On 02/16/2012 12:38 AM, Itamar Heim wrote:
> On 02/15/2012 07:02 PM, Livnat Peer wrote:
>> On 15/02/12 18:28, Ayal Baron wrote:
>>>
>>>
>>> ----- Original Message -----
>>>> Hi,
>>>>
>>>> A short summary from the call today, please correct me if I forgot or
>>>> misunderstood something.
>>>>
>>>> Ayal argued that the failed host/storagedomain should be reactivated
>>>> by a periodically executed job, he would prefer if the engine could
>>>> [try to] correct the problem right on discovery.
>>>> Livnat's point was that this is hard to implement and it is OK if we
>>>> move it to Nonoperational state and periodically check it again.
>>>>
>>>> There was a little arguing if we call the current behavior a bug or a
>>>> missing behavior, I believe this is not quite important.
>>>>
>>>> I did not fully understand the last few sentences from Livant, did we
>>>> manage to agree in a change in the plan?
>>>
>>> A couple of points that we agreed upon:
>>> 1. no need for new mechanism, just initiate this from the monitoring 
>>> context.
>>>     Preferably, if not difficult, evaluate the monitoring data, if 
>>> host should remain in non-op then don't bother running initVdsOnUp
>>> 2. configuration of when to call initvdsonup is orthogonal to 
>>> auto-init behaviour and if introduced should be on by default and 
>>> user should be able to configure this either on or off for the host 
>>> in general (no lower granularity) and can only be configured via the 
>>> API.
>>> When disabled initVdsOnUp would be called only when admin activates 
>>> the host/storage and any error would keep it inactive (I still don't 
>>> understand why this is at all needed but whatever).
>>>
>>
>> Also a note from Moran on the call was to check if we can unify the
>> non-operational and Error statuses of the host.

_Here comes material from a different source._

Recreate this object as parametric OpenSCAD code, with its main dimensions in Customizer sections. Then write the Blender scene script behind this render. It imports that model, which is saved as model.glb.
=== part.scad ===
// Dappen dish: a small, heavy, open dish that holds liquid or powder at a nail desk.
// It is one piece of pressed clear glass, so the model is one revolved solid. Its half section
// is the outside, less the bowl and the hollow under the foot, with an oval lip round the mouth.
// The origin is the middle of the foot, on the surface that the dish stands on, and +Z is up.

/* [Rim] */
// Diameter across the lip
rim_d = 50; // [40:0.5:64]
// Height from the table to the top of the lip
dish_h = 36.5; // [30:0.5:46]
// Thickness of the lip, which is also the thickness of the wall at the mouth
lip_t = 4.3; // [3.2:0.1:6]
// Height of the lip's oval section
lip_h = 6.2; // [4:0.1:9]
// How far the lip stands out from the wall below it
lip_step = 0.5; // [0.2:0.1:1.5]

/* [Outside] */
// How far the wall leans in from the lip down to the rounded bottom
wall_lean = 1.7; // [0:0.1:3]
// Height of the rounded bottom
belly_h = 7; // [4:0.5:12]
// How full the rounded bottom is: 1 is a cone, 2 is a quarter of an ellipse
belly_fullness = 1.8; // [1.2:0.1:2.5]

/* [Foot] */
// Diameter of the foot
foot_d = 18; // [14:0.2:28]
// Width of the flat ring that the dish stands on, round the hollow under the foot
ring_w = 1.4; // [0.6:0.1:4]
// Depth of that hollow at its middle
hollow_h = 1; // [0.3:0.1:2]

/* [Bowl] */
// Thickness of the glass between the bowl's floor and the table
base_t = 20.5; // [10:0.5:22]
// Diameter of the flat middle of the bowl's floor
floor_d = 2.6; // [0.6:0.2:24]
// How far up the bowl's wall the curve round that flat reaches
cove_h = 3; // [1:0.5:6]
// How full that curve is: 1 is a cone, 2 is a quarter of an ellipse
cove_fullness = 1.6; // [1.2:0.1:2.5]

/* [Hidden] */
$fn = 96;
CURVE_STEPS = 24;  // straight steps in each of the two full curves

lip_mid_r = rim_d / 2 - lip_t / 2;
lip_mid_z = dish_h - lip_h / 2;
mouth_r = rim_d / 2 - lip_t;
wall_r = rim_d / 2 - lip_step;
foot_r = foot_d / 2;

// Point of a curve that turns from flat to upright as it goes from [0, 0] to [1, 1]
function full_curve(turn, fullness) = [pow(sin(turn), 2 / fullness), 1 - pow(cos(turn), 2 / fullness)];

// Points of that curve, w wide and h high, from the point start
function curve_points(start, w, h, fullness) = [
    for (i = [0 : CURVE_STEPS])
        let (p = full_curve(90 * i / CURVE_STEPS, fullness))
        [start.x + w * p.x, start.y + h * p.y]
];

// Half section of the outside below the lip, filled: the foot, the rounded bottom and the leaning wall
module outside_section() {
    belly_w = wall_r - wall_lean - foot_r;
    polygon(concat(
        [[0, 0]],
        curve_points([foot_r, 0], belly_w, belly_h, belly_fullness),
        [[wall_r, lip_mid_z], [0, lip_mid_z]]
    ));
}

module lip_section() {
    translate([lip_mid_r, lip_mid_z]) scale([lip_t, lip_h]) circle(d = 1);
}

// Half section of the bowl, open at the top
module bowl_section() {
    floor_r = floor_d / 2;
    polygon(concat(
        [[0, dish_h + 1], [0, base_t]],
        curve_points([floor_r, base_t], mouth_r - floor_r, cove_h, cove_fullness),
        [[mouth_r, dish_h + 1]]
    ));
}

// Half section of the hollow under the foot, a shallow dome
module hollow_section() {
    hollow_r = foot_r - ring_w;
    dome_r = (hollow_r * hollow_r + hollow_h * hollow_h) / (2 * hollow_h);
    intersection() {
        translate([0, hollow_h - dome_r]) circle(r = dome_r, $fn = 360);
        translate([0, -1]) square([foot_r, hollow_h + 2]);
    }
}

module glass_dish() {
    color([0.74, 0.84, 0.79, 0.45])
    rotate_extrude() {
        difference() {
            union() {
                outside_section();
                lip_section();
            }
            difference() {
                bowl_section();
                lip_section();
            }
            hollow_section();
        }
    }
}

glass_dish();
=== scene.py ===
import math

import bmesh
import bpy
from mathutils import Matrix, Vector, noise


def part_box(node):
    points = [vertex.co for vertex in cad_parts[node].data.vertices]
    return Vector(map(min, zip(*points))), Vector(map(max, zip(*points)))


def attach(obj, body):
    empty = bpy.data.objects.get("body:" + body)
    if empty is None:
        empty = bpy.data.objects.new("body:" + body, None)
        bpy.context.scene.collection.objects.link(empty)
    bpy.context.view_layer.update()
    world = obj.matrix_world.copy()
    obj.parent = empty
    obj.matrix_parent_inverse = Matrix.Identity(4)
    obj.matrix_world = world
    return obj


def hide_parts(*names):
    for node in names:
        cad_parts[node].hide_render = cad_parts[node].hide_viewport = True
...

>> It was mentioned on the call that the reason for having ERROR state is
>> for recovery (time out of the error state) but since we are about to
>> recover from non-operational status as well there is no reason to have
>> two different statuses.
>
> they are not exactly the same.
> or should i say, error is supposed to be when reason isn't related to 
> host being non-operational.
>
> what is error state?
> a host will go into error state if it fails to run 3 (configurable) 

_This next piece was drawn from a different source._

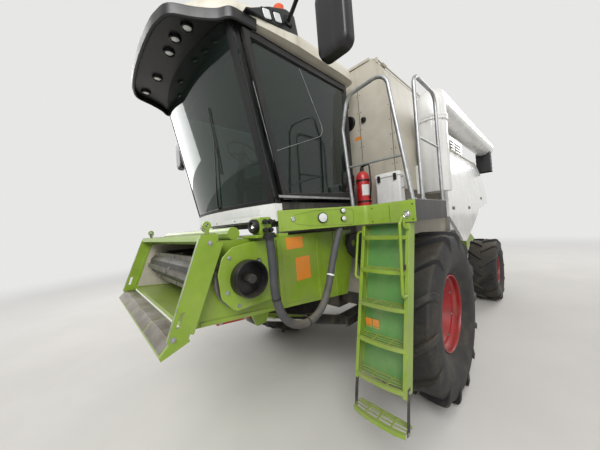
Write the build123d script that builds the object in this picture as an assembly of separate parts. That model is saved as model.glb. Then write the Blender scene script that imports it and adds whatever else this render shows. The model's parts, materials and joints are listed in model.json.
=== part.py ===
from build123d import *
import math
import os

os.makedirs("parts", exist_ok=True)

# The model is drawn from the ground point under the front axle: x forward, y left, z up, in millimetres.
# Each piece is moved back by origin_shift when it is written, so that the origin is below the middle of the machine.

# Clearances
seat = 0.3
pin_gap = 0.4
run = 6
wide_run = 10

# Wheels
wheelbase = 3770
front_tyre_radius = 905
front_tyre_width = 680
front_wheel_y = 1307
front_rim_radius = 415
front_lugs = 14
front_lug_height = 55
rear_tyre_radius = 680
rear_tyre_width = 500
rear_wheel_y = 1330
rear_rim_radius = 330
rear_lugs = 12
rear_lug_height = 42
rim_sheet = 14
lug_bar = 0.075
lug_lean = 0.42
lug_root = 12

# Front axle
final_drive_face = 940
final_drive_radius = 250
final_drive_depth = 150
front_stub_radius = 62
front_beam_height = 200
front_beam_depth = 220

# Rear axle
kingpin_y = 950
kingpin_radius = 30
kingpin_boss_radius = 60
rear_beam_height = 180
rear_beam_depth = 160
knuckle_plate_in = 66
knuckle_plate = 30
knuckle_ear = 40
rear_stub_radius = 45
steer_arm = 210
steer_arm_drop = 70
tie_rod_radius = 20

# Frame rails
rail_y_in = 785
rail_y_out = 885
rail_bottom = 1420
rail_top = 1600
rail_front = 540
rail_rear = -4460

# Threshing body
body_half_width = 780
body_front = 540
body_top = 2000
body_rear = -3060

# Feeder house
feeder_pivot_x = 800
feeder_pivot_z = 1760
feeder_half_width = 850
feeder_sheet = 20
feeder_shaft_radius = 35
frame_overhang = 75
frame_half_width = feeder_half_width + frame_overhang
frame_lip_x = 2662
header_shaft_x = 2115
header_shaft_z = 1668
header_shaft_radius = 30
header_shoulder = 38

# Lift cylinders
lift_y = 550
lift_base_x = 610
lift_base_z = 780
lift_eye_x = 1850
lift_eye_z = 1230
lift_pin_radius = 25
lift_barrel_radius = 58
lift_rod_radius = 36
lift_barrel_length = 665
lift_rod_length = 703

# Grain tank
tank_front = 420
tank_rear = -1850
tank_half_width = 1320
tank_sheet = 12
tank_rim_z = 3810
tank_rim_half = 1085
cover_sheet = 30

# Engine bay and rear hood
bay_rear = -3050
bay_half_width = 1180
bay_top = 3480
hood_half_width = 850
hood_rear = -4950
hood_sheet = 20
chopper_front = -4560
chopper_rear = -5350
rear_reach = 5900

# Side panels
panel_front = -260
panel_rear = -2880
panel_sheet = 35
panel_top_y = tank_half_width + 95
panel_belly_y = panel_top_y + 135
panel_foot_y = panel_top_y + 85
panel_top_z = 2900

# Unloading auger
auger_x = -60
auger_out = 170
auger_y = tank_half_width + auger_out
auger_z = 3300
auger_radius = 155
auger_bend = 210
auger_end = -3480
turret_top = 3060
spout_bottom = 2800

# Platform
deck_top = 2130
deck_sheet = 30
deck_front = 1000
deck_rear = 180
deck_left = 1640
deck_inner = 858
fascia_bottom = 1955

# Cab
cab_floor = 2200
cab_bottom = 2010
cab_rear = 620
cab_half_width = 835
cab_glass_x = 1753
cab_glass_bow = 130
cab_glass_sheet = 12
cab_lean = 0.21
cab_header = 3500
cab_roof_bottom = 3560
cab_pillar = 62
roof_height = 270
roof_top = cab_roof_bottom + roof_height
roof_half_width = 940
roof_rear = 560
roof_front = 2400
visor_rear = 1850
visor_reach = 2490
visor_drop = 50
visor_sheet = 40

# Ladder
ladder_right = 1167
ladder_left = 1592
ladder_top = 1945
ladder_bottom = 700
ladder_top_x = 1048
ladder_slope = 0.2365
ladder_depth = 110
ladder_steps = 5
ladder_loop_x = 1103
ladder_pivot_x = 754
ladder_pivot_y = 1414
ladder_pin_radius = 24

# Free hose
hose_radius = 30
hose_y = 1062
hose_top_x = 1225
hose_top_z = 1940
hose_end_x = 2004
hose_end_z = 1930
hose_sides = 8


# Shapes that are used again
def box(x0, x1, y0, y1, z0, z1):
    return Pos((x0 + x1) / 2, (y0 + y1) / 2, (z0 + z1) / 2) * Box(x1 - x0, y1 - y0, z1 - z0)


def side_prism(points, y0, y1):
    # points: x, z
    face = make_face(Polyline(*[(x, y0, z) for x, z in points], close=True))
    return extrude(face, amount=y1 - y0, dir=(0, 1, 0))


def cross_prism(points, x0, x1):
    # points: y, z
    face = make_face(Polyline(*[(x0, y, z) for y, z in points], close=True))
    return extrude(face, amount=x1 - x0, dir=(1, 0, 0))


def plan_prism(points, z0, z1):
    # points: x, y
    face = make_face(Polyline(*[(x, y, z0) for x, y in points], close=True))
    return extrude(face, amount=z1 - z0, dir=(0, 0, 1))


def rod(start, end, radius):
    line = Vector(*end) - Vector(*start)
    return Solid.make_cylinder(radius, line.length, Plane(origin=start, z_dir=line))


def flat_rod(start, end, radius, sides):
    line = Vector(*end) - Vector(*start)
    plane = Plane(origin=start, z_dir=line)
    return extrude(plane * RegularPolygon(radius, sides), amount=line.length, dir=plane.z_dir)


def bent_bar(points, radius, cut, sides):
    # each corner is cut off once, at this distance from it
    path = [Vector(*points[0])]
    for before, corner, after in zip(points, points[1:], points[2:]):
        corner = Vector(*corner)
        path.append(corner + (Vector(*before) - corner).normalized() * cut)
        path.append(corner + (Vector(*after) - corner).normalized() * cut)
    path.append(Vector(*points[-1]))
    line = Polyline(*path)
    section = Plane(origin=path[0], z_dir=line % 0) * RegularPolygon(radius, sides)
    return sweep(section, path=line, transition=Transition.RIGHT)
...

> VMs, that succeeded running on other host on retry.
> i.e., something is wrong with that host, failing to launch VMs.
> as it happens, it already "auto recovers" for this mode after a 
> certain period of time.
>
> why? because the host will fail to run virtual machines, and will be 
> the least loaded, so it will be the first target selected to run them, 
> which will continue to fail.
>
> so there is a negative scoring mechanism on number of errors, till 
> host is taken out for a while.
>
> (I don't remember if the reverse is true and the VM goes into error 
> mode if the VM failed to launch on all hosts per number of retries. i 
> think this wasn't needed and user just got an error in audit log)
>
> i can see two reasons a host will go into error state:
> 1. monitoring didn't detect an issue yet, and host would 
> have/will/should go into non-operational mode.
> if host will go into non-operational mode, and will auto recover with 
> the above flow, i guess it is fine.
>
> 2. cause for failure isn't something we monitor for (upgraded to a bad 
> version of qemu, or qemu got corrupted).
>
> now, the error mode was developed quite a long time ago (august 2007 
> iirc), so could be it mostly compensated for the first reason which is 
> now better monitored.
> i wonder how often error state is seen due to a reason which isn't 
> monitored already.
> moran - do you have examples of when you see error state of hosts?

usually it happened when there were a problematic/ misconfigurated vdsm 
/ libvirt which failed to run vms (nothing we can recover from)- i 
haven't faced the issue of "host it too loaded" that status has some 
other syndromes, however the behaviour on that state is very much the 
same -waiting for 30 min (?) and than move it to activated.
Moran.